Starting at Sparrows Point, humanities research amplifies voices and histories of Baltimore communities

Published: Dec 1, 2015

Krug Iron Works
(UMBC students and faculty at Krug Iron Works in Baltimore. Photo by Bill Shewbridge.)

For 125 years, Baltimore’s Sparrows Point Steel Mill employed tens of thousands of steel workers and was a center of community life in the region. At one point the mill was the world’s largest steel producer, but after peaking in the 1960s it began a gradual decline, permanently closing its doors in 2012. Since then, UMBC students and faculty have worked to safeguard the heritage of the mill community and to amplify the voices and stories of Sparrows Point. This work has served as the springboard for a larger, ongoing project to preserve Baltimore history in neighborhoods across the city.

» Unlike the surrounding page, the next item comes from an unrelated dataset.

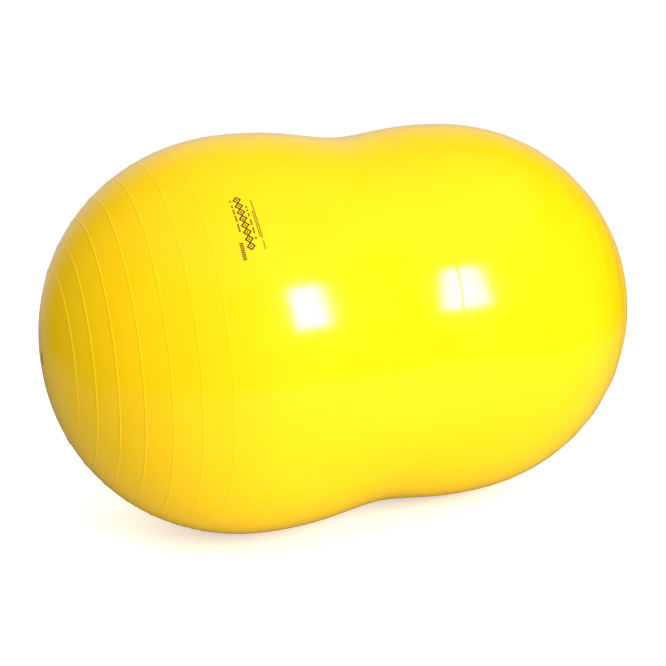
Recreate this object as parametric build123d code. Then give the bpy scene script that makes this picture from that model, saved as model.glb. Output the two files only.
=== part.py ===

The project started in late 2012 after the mill and its surrounding neighborhoods were honored with a Maryland Traditions award as a vital place of enduring importance in the industrial heritage and story of Maryland. As part of the ongoing project, Michelle Stefano, visiting assistant professor of American studies, Bill Shewbridge, professor of the practice of media and communication studies, and their students have recorded interviews with Sparrows Point workers and community members.

“Through this process, we’re not giving them voice, we’re giving them an opportunity to amplify their voices and to have them heard by a wide audience,” explains Shewbridge. “We don’t talk about empathy being a learning outcome, but it really helps the students see beyond their own selves. They’re having very intimate conversations with people about their lives.”

What started out as a collection of interviews has transformed into a documentary in response to feedback from the community, to contextualize the individual steelworker stories and to build a broader narrative about what life was like at Sparrows Point.

“We realized that we were sitting on this big body of data, and we found there were common stories being told: the women’s rights movement and Civil Rights Movement, unionization,” says Stefano. “All these larger stories were playing out at Sparrows Point. We realized that we were speaking to broader issues of deindustrialization in the United States and the human side of industrial decline.”

The final cut of the documentary Mill Stories: Remembering Sparrows Point premiered at the Creative Alliance in Baltimore in April 2014. In the months that followed, Stefano and Shewbridge screened the film at several international and domestic film festivals, with future screenings planned in Italy (January 2016) and Bethlehem, Pennsylvania (April 2016).

 Baltimore Traces

The Mill Stories documentary is one piece of a much larger, ongoing collaborative project with students and faculty across the humanities at UMBC and the Center for Emerging Media, a Baltimore non-profit founded by radio host Marc Steiner. Baltimore Traces builds on Mill Stories and the Mapping Baybrook project, led by faculty Nicole King, American studies, and Steve Bradley, visual arts. It produces audio and video oral histories focused on Baltimore residents and neighborhoods, and it has continued to expand thanks to a Hrabowski Innovation Fund award and Maryland Humanities Council grant.

As part of the ongoing work, Shewbridge and Stefano are now jointly teaching the humanities seminar “Documenting Culture in Baltimore.” Through the course, first-year Humanities Scholars have learned how to create short digital ethnographies exploring micro-cultures in Baltimore City, focusing on community icons like the Trinacria Italian Deli, Krug Iron Works, and Faidley Seafood.

“It goes beyond anything you can learn by just reading about it,” explains Humanities Scholar Lane Kennedy ’19, American studies and gender and women’s studies. “Getting that face-to-face interaction is a very unique way to learn about the histories of these places, and it gives it that personality that you can only get by talking with people in person.”

Humanities Scholar Alex Armbruster ’19 shares, “It allows me to see patterns of development, how industry changed, and how cultural communities have interacted with each other across time.”

This appreciation for people’s experiences and the cultural history of places is what drives projects like Mill Stories.

“This is at its core a project about culture. It’s a vehicle to talk to these broader social, economic, and political issues. We always separate culture from these other contexts and forces, and yet it is such an integral part,” says Stefano. “Look at the power of focusing on culture and its human impact.”